## WRITTEN INSTRUCTION
Set down the whole listing verbatim.

★ ★ ★ ★ ★

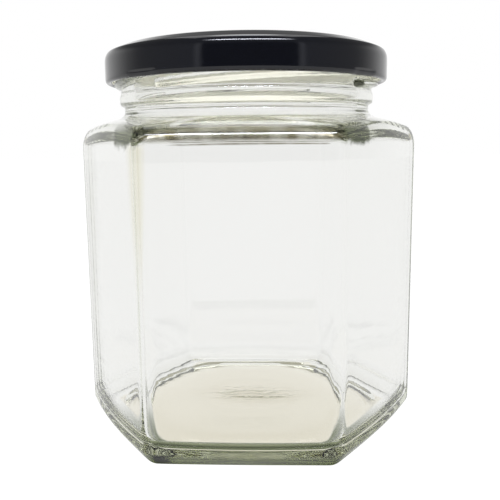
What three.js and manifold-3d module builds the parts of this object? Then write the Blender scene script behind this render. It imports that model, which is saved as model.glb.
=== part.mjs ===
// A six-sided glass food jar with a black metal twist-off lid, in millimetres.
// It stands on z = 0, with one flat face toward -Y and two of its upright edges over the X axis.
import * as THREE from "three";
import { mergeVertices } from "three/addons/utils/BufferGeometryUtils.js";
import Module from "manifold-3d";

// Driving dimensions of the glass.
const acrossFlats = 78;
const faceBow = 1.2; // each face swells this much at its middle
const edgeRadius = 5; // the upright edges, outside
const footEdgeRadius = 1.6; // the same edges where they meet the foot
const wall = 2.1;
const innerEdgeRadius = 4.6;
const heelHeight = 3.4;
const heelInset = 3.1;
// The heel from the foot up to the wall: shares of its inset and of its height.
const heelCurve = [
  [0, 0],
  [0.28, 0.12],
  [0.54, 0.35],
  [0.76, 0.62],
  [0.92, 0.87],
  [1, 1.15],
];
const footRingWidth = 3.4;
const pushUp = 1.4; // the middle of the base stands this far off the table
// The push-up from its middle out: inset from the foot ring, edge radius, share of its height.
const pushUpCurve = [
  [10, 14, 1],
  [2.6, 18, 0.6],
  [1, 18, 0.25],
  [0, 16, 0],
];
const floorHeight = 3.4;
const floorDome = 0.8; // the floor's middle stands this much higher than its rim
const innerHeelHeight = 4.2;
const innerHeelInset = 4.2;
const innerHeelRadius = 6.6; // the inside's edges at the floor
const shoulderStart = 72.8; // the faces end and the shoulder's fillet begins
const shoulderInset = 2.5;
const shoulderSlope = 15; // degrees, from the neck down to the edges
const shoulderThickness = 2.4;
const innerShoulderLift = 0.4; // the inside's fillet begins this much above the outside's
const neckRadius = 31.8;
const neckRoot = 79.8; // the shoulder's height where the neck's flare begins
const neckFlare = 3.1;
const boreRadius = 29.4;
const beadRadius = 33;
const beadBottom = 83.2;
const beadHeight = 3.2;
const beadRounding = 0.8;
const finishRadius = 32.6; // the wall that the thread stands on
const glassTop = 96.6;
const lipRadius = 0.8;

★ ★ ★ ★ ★

## WRITTEN ANSWER
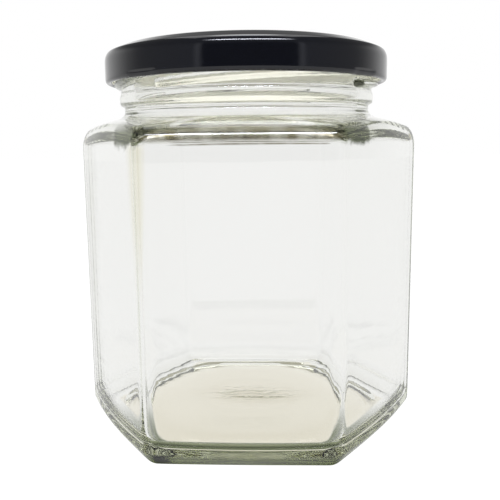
What three.js and manifold-3d module builds the parts of this object? Then write the Blender scene script behind this render. It imports that model, which is saved as model.glb.
=== part.mjs ===
// A six-sided glass food jar with a black metal twist-off lid, in millimetres.
// It stands on z = 0, with one flat face toward -Y and two of its upright edges over the X axis.
import * as THREE from "three";
import { mergeVertices } from "three/addons/utils/BufferGeometryUtils.js";
import Module from "manifold-3d";

// Driving dimensions of the glass.
const acrossFlats = 78;
const faceBow = 1.2; // each face swells this much at its middle
const edgeRadius = 5; // the upright edges, outside
const footEdgeRadius = 1.6; // the same edges where they meet the foot
const wall = 2.1;
const innerEdgeRadius = 4.6;
const heelHeight = 3.4;
const heelInset = 3.1;
// The heel from the foot up to the wall: shares of its inset and of its height.
const heelCurve = [
  [0, 0],
  [0.28, 0.12],
  [0.54, 0.35],
  [0.76, 0.62],
  [0.92, 0.87],
  [1, 1.15],
];
const footRingWidth = 3.4;
const pushUp = 1.4; // the middle of the base stands this far off the table
// The push-up from its middle out: inset from the foot ring, edge radius, share of its height.
const pushUpCurve = [
  [10, 14, 1],
  [2.6, 18, 0.6],
  [1, 18, 0.25],
  [0, 16, 0],
];
const floorHeight = 3.4;
const floorDome = 0.8; // the floor's middle stands this much higher than its rim
const innerHeelHeight = 4.2;
const innerHeelInset = 4.2;
const innerHeelRadius = 6.6; // the inside's edges at the floor
const shoulderStart = 72.8; // the faces end and the shoulder's fillet begins
const shoulderInset = 2.5;
const shoulderSlope = 15; // degrees, from the neck down to the edges
const shoulderThickness = 2.4;
const innerShoulderLift = 0.4; // the inside's fillet begins this much above the outside's
const neckRadius = 31.8;
const neckRoot = 79.8; // the shoulder's height where the neck's flare begins
const neckFlare = 3.1;
const boreRadius = 29.4;
const beadRadius = 33;
const beadBottom = 83.2;
const beadHeight = 3.2;
const beadRounding = 0.8;
const finishRadius = 32.6; // the wall that the thread stands on
const glassTop = 96.6;
const lipRadius = 0.8;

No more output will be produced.